RethinkDB database to support real-time virus analysis

Introduction

Nextstrain is an open-source project to harness the scientific and public health potential of pathogen genome data. We provide a continually-updated view of publicly available data with powerful analytics and visualizations showing pathogen evolution and epidemic spread. Our goal is to aid epidemiological understanding and improve outbreak response.

Nextstrain is comprised of three primary components:

  • fauna: database and IO scripts for sequence and serological data
  • augur: informatic pipelines to conduct inferences from raw data
  • auspice: web app to visualize resulting inferences

Resulting data and inferences are available live at the website nextstrain.org.

fauna

Definition: The animals of a given region or period considered as a whole. Also, prophetic Roman deity.

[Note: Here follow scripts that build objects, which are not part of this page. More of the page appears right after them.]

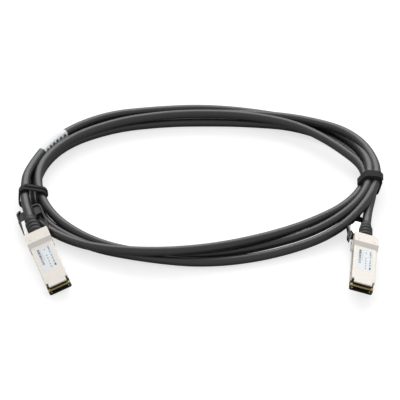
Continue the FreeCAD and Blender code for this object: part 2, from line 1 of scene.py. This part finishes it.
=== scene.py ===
import bpy
import bmesh
import json
import math
from mathutils import Matrix, Vector


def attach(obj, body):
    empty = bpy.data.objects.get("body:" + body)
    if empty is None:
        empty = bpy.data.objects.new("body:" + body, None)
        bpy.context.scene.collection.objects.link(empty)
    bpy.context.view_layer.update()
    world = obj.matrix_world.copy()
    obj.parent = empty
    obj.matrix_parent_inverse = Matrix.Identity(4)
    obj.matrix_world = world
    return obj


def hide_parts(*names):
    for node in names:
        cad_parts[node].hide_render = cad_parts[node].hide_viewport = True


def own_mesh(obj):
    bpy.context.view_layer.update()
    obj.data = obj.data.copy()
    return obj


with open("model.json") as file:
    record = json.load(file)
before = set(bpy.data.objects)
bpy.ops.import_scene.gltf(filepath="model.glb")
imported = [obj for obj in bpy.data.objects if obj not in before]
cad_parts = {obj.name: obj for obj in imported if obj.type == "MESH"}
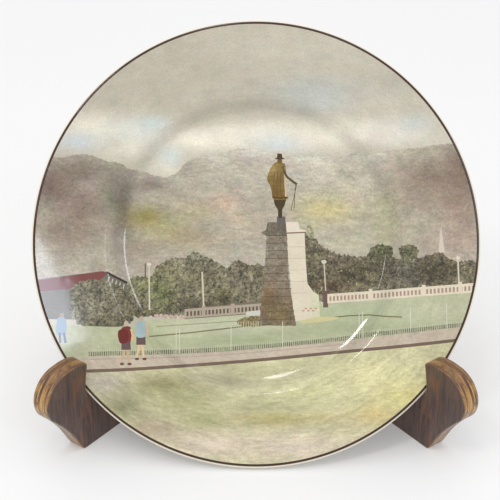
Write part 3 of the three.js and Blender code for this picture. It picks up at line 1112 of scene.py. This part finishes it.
def piece(mesh, name, body, material, replaces):
    """A visible piece that rides on a body, takes a slot's finish and stands for a CAD node."""
    obj = bpy.data.objects.new(name + "_piece", mesh)
    bpy.context.scene.collection.objects.link(obj)
    mesh.materials.append(material)
    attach(obj, body)
    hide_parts(replaces)


def dress(node, material):
    """Gives a CAD node its material."""
    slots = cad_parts[node].data.materials
    slots.clear()
    slots.append(material)


def dress_stand():
    """Wood for the two boards, and brass for the hinges and screws."""
    for side, name in ((-1, "left"), (1, "right")):
        dress("stand_leaf_" + name, stained_wood(side))
    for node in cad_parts:
        if node.startswith(("hinge_", "screw_")):
            dress(node, aged_brass("brass_" + node))


def floor_material():
    """Matt white paper that glows faintly, so that shadows on it stay soft."""
    s = Shader("studio_floor")
    own = s.own_place()
    faint = s.noise(own, 3.0, 2, 0.4)
    paper = s.mix(faint, rgb(214, 214, 214), rgb(218, 218, 218))
    s.set(Base_Color=paper, Roughness=0.8, Emission_Color=paper, Emission_Strength=FLOOR_GLOW)
    return s.material


def make_floor():
    """A pale floor that curves up far behind the plate."""
    grid = bmesh.new()
    bmesh.ops.create_grid(grid, x_segments=8, y_segments=40, size=FLOOR_HALF_WIDTH)
    for vertex in grid.verts:
        behind = max(0, vertex.co.y - FLOOR_BEND)
        vertex.co.z = FLOOR_RISE * behind ** 2
    mesh = bpy.data.meshes.new("studio_floor")
    grid.to_mesh(mesh)
    grid.free()
    mesh.shade_smooth()
    mesh.materials.append(floor_material())
    obj = bpy.data.objects.new("studio_floor", mesh)
    bpy.context.scene.collection.objects.link(obj)


def plate_centre():
    return plate_to_world() @ Vector((0, 0, 0))


def soft_light(name, azimuth, elevation, distance, width, height, power, colour):
    """An area light that faces the plate; azimuth 0 is on the camera's side, positive to its right."""
    data = bpy.data.lights.new(name, "AREA")
    data.shape = "RECTANGLE"
    data.size, data.size_y = width, height
    data.energy = power
    data.color = colour
    obj = bpy.data.objects.new(name, data)
    bpy.context.scene.collection.objects.link(obj)
    a, e = math.radians(azimuth), math.radians(elevation)
    toward = Vector((math.sin(a) * math.cos(e), -math.cos(a) * math.cos(e), math.sin(e)))
    obj.location = plate_centre() + toward * distance
    obj.rotation_euler = toward.to_track_quat("Z", "Y").to_euler()


def make_lights():
    """An even pale room and the lights in it, which also make the highlights on the glaze."""
    world = bpy.data.worlds.new("soft_room")
    world.use_nodes = True
    background = world.node_tree.nodes["Background"]
    background.inputs["Color"].default_value = (*WHITE, 1)
    background.inputs["Strength"].default_value = ROOM_BRIGHTNESS
    bpy.context.scene.world = world
    for light in LIGHTS:
        soft_light(*light)


def make_camera():
    """A camera in front of the plate and above it, turned to the plate's middle."""
    data = bpy.data.cameras.new("camera")
    data.sensor_width = SENSOR_WIDTH
    data.lens = FOCAL_LENGTH
    data.shift_x, data.shift_y = CAMERA_SHIFT
    obj = bpy.data.objects.new("camera", data)
    bpy.context.scene.collection.objects.link(obj)
    back = Vector((0, -math.cos(CAMERA_ELEVATION), math.sin(CAMERA_ELEVATION)))
    obj.location = plate_centre() + back * CAMERA_DISTANCE
    obj.rotation_euler = back.to_track_quat("Z", "Y").to_euler()
    bpy.context.scene.camera = obj


make_plate()
dress_stand()
make_floor()
make_lights()
make_camera()
bpy.context.scene.view_settings.view_transform = "Standard"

The fauna database stores viral sequences and serological data in RethinkDB. The current database and scripts are designed around influenza, Ebola and Zika viruses, but with the intention of provided a general purpose tool.

Note: In most cases, it will be easier to pass augur a self-prepared FASTA file than to use fauna with the overhead of launching a RethinkDB instance. If you are new to Nextstrain, we suggest you skip fauna and proceed to directly to augur.

vdb

The virus database (vdb) is used to store viral information in an organized schema. This allows easy storage and querying of viruses which can be downloaded in formatted fasta or json files.

tdb

The titer database (tdb) is used to store titer measurements in an organized schema. This allows easy storage and downloading of all measurements in the database.

Supported virus builds

We maintain notes on supported virus builds.

Install

Clone the repo and load submodules:

git clone https://github.com/nextstrain/fauna.git
git submodule update --init --recursive

Install Python modules needed to run upload/download scripts:

pip install -r requirements.txt

Install Chateau Web UI:

npm install

Backup and restore functionality requires the rethinkdb command line utility. This can be installed by following instructions here. With Homebrew, you can just do:

brew install rethinkdb

Environment variables

Throughout we assume the existence of environment variables RETHINK_HOST and RETHINK_AUTH_KEY. We do not share these variables here, because for security reasons our RethinkDB instance is private. To use fauna you will need to set up your own RethinkDB instance as described here. This instance can be local, in which case variables will be:

  • RETHINK_HOST: localhost
  • RETHINK_AUTH_KEY: ``

Or this instance can be remote, in which case follow the RethinkDB docs to configure. Note that admin password is synonymous with RethinkDB auth_key.

Chateau

Chateau (forked to nextstrain/chateau/) allows easy web access to the database. To run, do the following:

  1. Set environment variables RETHINK_HOST and RETHINK_AUTH_KEY. If running locally set RETHINK_HOST to localhost and leave RETHINK_AUTH_KEY empty.
  2. Run with npm run chateau from directory fauna/.
  3. Go to http://localhost:3000/.

Chateau configurations are stored in config.js.

License and copyright

Copyright 2016-2017 Trevor Bedford.

Source code to Nextstrain is made available under the terms of the GNU Affero General Public License (AGPL). Nextstrain is distributed in the hope that it will be useful, but WITHOUT ANY WARRANTY; without even the implied warranty of MERCHANTABILITY or FITNESS FOR A PARTICULAR PURPOSE. See the GNU Affero General Public License for more details.